- EXERCISE OBJECTIVE: Start at the line that has "module block(layer, place)" and stop at the line that has "depsgraph = bpy.context.evaluated_depsgraph_get()". Print those lines and all lines between them exactly, and nothing more.

- Data items:
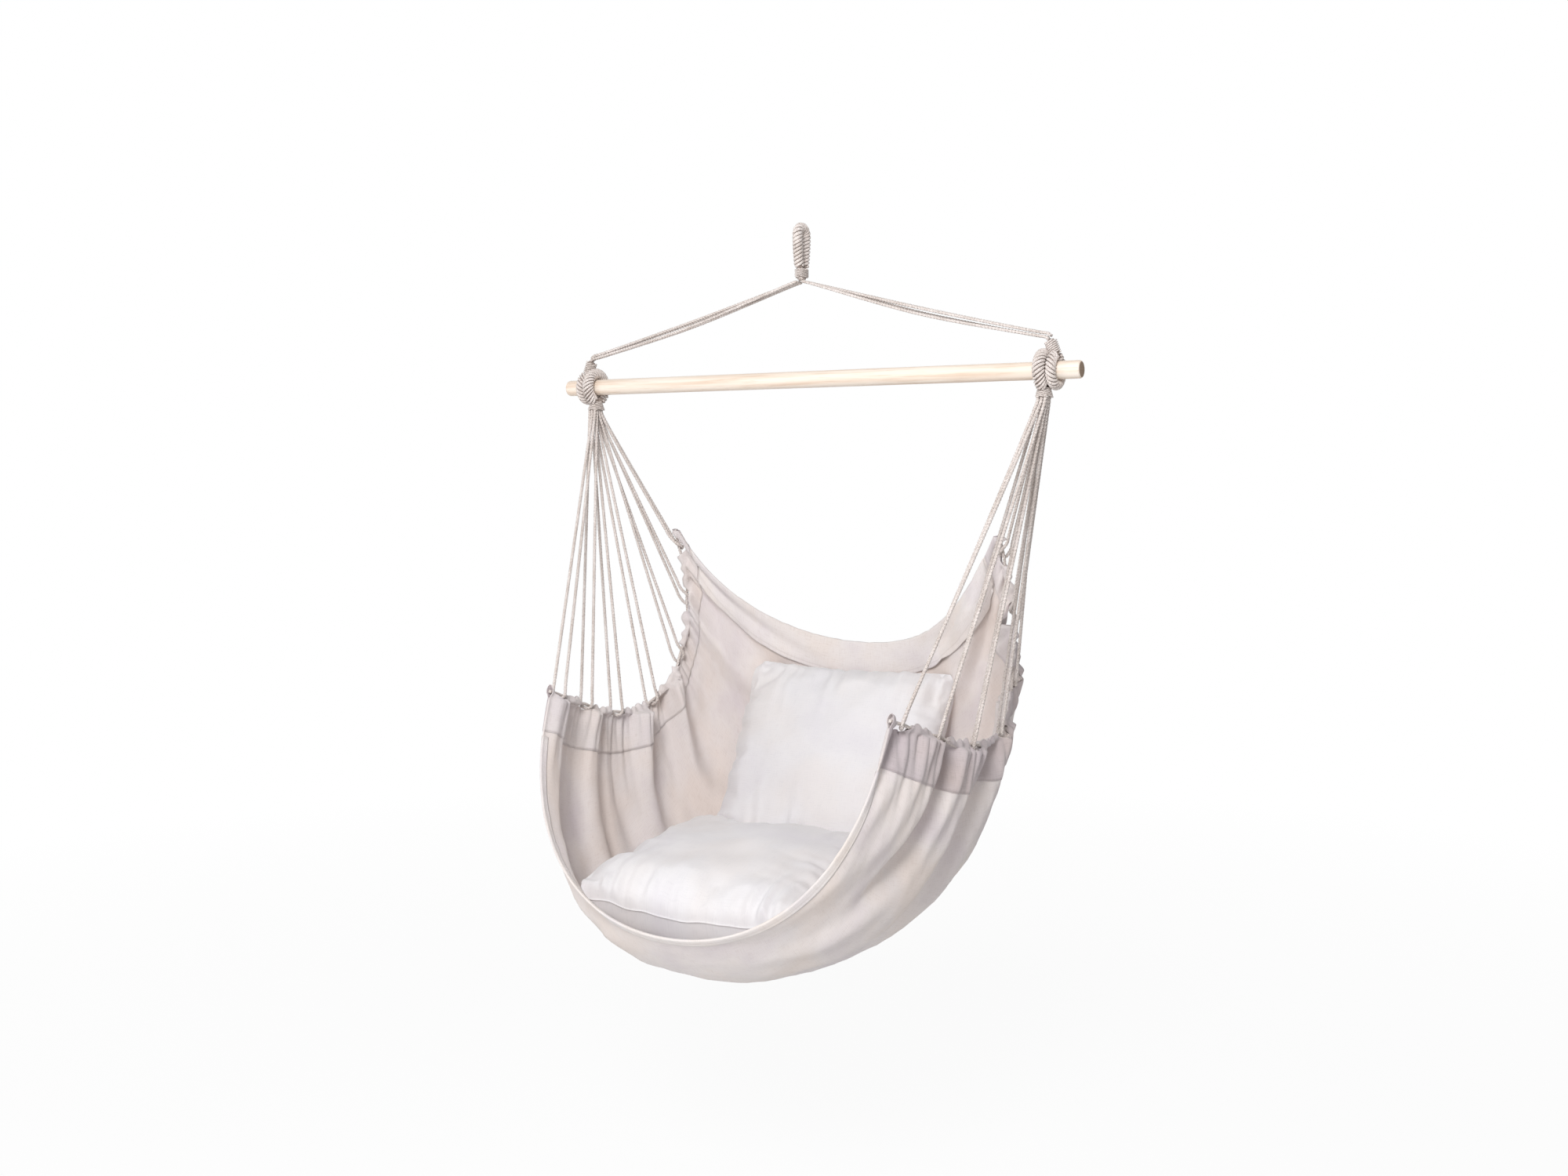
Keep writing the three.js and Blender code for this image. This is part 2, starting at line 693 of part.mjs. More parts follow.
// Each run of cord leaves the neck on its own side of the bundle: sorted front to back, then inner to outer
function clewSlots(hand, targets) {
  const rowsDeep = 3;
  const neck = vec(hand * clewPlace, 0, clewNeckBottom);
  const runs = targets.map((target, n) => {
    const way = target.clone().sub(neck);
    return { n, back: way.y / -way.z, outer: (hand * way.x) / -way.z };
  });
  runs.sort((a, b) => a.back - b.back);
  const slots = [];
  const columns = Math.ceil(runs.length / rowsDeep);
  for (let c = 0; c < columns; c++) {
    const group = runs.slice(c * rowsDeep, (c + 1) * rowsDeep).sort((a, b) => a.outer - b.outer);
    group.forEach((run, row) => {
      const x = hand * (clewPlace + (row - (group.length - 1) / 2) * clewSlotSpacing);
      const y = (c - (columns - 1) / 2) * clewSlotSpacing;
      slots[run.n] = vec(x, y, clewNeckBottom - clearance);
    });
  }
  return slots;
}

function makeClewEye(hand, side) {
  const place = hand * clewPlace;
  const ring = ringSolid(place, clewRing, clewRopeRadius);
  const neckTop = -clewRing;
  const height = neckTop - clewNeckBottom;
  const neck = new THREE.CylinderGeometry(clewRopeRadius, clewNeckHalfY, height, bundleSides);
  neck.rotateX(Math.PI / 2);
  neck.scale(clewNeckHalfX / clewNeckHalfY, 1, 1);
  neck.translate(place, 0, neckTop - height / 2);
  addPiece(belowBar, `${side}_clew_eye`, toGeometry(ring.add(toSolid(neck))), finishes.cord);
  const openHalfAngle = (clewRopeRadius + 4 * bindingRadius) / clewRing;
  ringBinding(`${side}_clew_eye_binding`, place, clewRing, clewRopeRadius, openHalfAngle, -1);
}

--

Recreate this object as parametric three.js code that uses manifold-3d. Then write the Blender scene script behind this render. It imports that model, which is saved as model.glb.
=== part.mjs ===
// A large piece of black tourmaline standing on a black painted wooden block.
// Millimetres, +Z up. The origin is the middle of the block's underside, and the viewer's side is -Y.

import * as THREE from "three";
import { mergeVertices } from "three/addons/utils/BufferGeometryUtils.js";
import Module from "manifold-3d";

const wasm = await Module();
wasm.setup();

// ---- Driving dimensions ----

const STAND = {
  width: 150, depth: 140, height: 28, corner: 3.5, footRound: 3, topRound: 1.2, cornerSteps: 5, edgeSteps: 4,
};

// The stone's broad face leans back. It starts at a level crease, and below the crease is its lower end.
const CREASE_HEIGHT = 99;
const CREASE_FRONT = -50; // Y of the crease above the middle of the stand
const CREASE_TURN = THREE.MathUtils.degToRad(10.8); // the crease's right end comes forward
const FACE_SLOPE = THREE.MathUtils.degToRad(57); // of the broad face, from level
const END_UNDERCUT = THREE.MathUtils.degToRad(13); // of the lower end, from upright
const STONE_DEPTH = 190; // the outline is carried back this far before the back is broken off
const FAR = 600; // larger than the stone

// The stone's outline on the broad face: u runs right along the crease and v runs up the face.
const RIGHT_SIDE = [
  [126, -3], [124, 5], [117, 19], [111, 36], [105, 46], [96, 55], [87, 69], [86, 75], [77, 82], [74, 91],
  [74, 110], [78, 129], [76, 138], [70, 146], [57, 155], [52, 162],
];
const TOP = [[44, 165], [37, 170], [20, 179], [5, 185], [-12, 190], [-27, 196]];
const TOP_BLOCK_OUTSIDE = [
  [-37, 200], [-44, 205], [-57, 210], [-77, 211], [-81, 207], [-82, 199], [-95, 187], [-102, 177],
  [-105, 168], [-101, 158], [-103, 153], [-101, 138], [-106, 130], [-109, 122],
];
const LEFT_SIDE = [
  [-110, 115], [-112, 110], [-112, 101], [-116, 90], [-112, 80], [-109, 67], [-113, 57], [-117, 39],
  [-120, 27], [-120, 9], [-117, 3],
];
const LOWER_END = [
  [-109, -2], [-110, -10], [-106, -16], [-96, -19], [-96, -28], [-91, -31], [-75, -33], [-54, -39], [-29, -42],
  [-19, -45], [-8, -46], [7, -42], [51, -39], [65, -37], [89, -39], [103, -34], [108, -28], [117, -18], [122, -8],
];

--

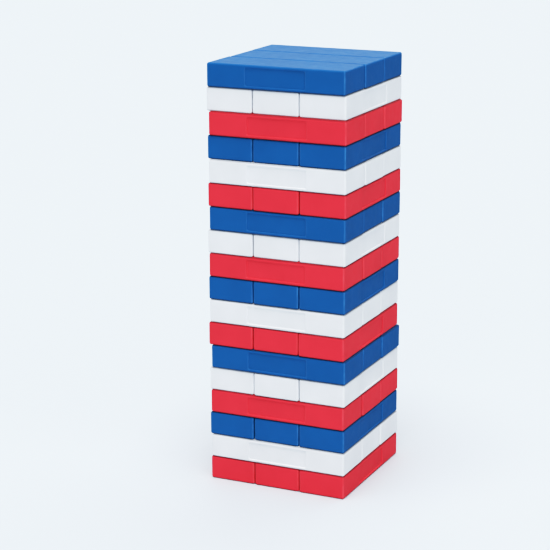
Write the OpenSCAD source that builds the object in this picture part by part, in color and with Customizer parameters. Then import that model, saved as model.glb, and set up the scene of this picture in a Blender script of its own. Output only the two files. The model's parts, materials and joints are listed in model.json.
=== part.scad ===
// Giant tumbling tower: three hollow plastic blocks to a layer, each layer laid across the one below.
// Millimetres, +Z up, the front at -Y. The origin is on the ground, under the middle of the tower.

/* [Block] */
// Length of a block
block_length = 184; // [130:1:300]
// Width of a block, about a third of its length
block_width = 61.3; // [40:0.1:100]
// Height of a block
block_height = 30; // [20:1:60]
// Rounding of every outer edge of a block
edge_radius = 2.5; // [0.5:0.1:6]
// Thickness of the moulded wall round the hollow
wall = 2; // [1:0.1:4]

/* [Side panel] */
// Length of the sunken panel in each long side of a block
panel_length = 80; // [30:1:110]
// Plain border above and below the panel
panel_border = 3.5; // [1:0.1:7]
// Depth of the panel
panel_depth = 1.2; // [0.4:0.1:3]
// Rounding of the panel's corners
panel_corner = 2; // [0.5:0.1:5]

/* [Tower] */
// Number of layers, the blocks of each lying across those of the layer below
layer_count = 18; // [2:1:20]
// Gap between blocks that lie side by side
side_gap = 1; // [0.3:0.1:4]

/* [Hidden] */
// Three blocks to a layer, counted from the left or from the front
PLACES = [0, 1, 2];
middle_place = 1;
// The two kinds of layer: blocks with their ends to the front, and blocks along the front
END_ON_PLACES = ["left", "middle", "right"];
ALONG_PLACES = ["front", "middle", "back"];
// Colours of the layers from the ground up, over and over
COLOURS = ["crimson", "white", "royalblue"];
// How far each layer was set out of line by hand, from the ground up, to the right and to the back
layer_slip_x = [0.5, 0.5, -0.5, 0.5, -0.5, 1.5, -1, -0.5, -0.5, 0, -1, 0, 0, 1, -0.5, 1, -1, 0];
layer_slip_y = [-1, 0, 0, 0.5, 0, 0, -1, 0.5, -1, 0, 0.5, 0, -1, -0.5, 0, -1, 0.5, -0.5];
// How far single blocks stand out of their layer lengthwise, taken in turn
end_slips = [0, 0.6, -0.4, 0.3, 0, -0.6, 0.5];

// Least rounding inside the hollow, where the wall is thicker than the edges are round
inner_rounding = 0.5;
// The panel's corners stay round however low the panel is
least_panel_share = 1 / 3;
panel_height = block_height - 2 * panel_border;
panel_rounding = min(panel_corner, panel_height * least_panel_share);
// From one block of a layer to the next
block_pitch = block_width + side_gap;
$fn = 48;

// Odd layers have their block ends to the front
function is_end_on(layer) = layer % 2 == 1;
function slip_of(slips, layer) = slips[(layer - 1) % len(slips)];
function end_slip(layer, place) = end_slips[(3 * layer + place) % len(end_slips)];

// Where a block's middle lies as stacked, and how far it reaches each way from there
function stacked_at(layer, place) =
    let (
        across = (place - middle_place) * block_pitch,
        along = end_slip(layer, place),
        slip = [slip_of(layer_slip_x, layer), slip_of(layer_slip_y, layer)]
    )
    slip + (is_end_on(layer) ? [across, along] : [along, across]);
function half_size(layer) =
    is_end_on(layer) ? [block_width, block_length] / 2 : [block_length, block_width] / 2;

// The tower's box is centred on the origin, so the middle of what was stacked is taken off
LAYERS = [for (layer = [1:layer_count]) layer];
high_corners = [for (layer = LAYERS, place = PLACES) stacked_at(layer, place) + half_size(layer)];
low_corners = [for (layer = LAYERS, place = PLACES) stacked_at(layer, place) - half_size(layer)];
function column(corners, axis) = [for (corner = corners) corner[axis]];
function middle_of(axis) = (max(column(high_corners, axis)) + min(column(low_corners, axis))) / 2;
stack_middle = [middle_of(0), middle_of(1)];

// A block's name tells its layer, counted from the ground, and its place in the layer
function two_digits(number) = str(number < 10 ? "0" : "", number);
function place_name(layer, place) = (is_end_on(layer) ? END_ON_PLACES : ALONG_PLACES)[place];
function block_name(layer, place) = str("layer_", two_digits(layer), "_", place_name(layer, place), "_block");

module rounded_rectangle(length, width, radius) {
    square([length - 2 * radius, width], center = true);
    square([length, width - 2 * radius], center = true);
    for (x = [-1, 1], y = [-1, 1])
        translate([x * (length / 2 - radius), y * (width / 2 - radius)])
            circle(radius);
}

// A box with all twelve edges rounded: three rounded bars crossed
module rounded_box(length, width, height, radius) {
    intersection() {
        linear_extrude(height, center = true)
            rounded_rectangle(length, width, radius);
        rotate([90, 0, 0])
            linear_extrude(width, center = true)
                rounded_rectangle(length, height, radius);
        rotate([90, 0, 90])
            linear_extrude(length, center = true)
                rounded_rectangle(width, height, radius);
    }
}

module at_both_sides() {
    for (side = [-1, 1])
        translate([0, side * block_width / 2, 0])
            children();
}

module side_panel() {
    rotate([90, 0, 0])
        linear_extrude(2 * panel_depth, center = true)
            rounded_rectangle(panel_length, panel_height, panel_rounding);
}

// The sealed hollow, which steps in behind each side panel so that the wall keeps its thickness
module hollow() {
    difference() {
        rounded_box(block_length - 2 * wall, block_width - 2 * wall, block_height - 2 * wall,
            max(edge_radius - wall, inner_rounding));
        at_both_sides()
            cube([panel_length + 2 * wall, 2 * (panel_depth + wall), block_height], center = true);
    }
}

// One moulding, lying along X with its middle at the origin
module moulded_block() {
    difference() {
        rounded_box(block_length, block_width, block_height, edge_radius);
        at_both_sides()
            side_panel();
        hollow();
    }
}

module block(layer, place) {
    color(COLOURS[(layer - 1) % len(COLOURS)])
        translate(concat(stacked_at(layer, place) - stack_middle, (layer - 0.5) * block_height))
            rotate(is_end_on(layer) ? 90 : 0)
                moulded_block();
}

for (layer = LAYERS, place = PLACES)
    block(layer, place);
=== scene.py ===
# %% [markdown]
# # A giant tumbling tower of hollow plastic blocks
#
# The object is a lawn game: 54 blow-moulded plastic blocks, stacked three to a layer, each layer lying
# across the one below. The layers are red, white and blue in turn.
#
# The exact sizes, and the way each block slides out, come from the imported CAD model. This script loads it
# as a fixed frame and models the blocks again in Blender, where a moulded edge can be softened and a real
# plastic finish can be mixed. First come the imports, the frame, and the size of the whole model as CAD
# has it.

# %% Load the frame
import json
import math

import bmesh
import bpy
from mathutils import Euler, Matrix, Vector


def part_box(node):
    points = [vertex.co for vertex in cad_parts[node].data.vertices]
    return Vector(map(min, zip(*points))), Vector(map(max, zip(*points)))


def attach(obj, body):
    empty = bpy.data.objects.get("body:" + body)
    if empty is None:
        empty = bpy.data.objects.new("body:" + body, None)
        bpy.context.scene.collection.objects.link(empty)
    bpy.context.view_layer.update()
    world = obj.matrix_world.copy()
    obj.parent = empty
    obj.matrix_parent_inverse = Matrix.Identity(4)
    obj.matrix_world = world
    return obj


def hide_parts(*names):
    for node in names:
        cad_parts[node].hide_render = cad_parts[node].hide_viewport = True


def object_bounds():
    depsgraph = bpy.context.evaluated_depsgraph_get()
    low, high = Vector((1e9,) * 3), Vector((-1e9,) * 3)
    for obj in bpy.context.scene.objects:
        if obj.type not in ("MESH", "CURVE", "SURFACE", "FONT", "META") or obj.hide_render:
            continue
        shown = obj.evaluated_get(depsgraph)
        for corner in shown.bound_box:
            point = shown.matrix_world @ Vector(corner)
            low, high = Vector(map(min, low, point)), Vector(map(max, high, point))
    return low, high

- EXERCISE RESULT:
module block(layer, place) {
    color(COLOURS[(layer - 1) % len(COLOURS)])
        translate(concat(stacked_at(layer, place) - stack_middle, (layer - 0.5) * block_height))
            rotate(is_end_on(layer) ? 90 : 0)
                moulded_block();
}

for (layer = LAYERS, place = PLACES)
    block(layer, place);
=== scene.py ===
# %% [markdown]
# # A giant tumbling tower of hollow plastic blocks
#
# The object is a lawn game: 54 blow-moulded plastic blocks, stacked three to a layer, each layer lying
# across the one below. The layers are red, white and blue in turn.
#
# The exact sizes, and the way each block slides out, come from the imported CAD model. This script loads it
# as a fixed frame and models the blocks again in Blender, where a moulded edge can be softened and a real
# plastic finish can be mixed. First come the imports, the frame, and the size of the whole model as CAD
# has it.

# %% Load the frame
import json
import math

import bmesh
import bpy
from mathutils import Euler, Matrix, Vector


def part_box(node):
    points = [vertex.co for vertex in cad_parts[node].data.vertices]
    return Vector(map(min, zip(*points))), Vector(map(max, zip(*points)))


def attach(obj, body):
    empty = bpy.data.objects.get("body:" + body)
    if empty is None:
        empty = bpy.data.objects.new("body:" + body, None)
        bpy.context.scene.collection.objects.link(empty)
    bpy.context.view_layer.update()
    world = obj.matrix_world.copy()
    obj.parent = empty
    obj.matrix_parent_inverse = Matrix.Identity(4)
    obj.matrix_world = world
    return obj


def hide_parts(*names):
    for node in names:
        cad_parts[node].hide_render = cad_parts[node].hide_viewport = True


def object_bounds():
    depsgraph = bpy.context.evaluated_depsgraph_get()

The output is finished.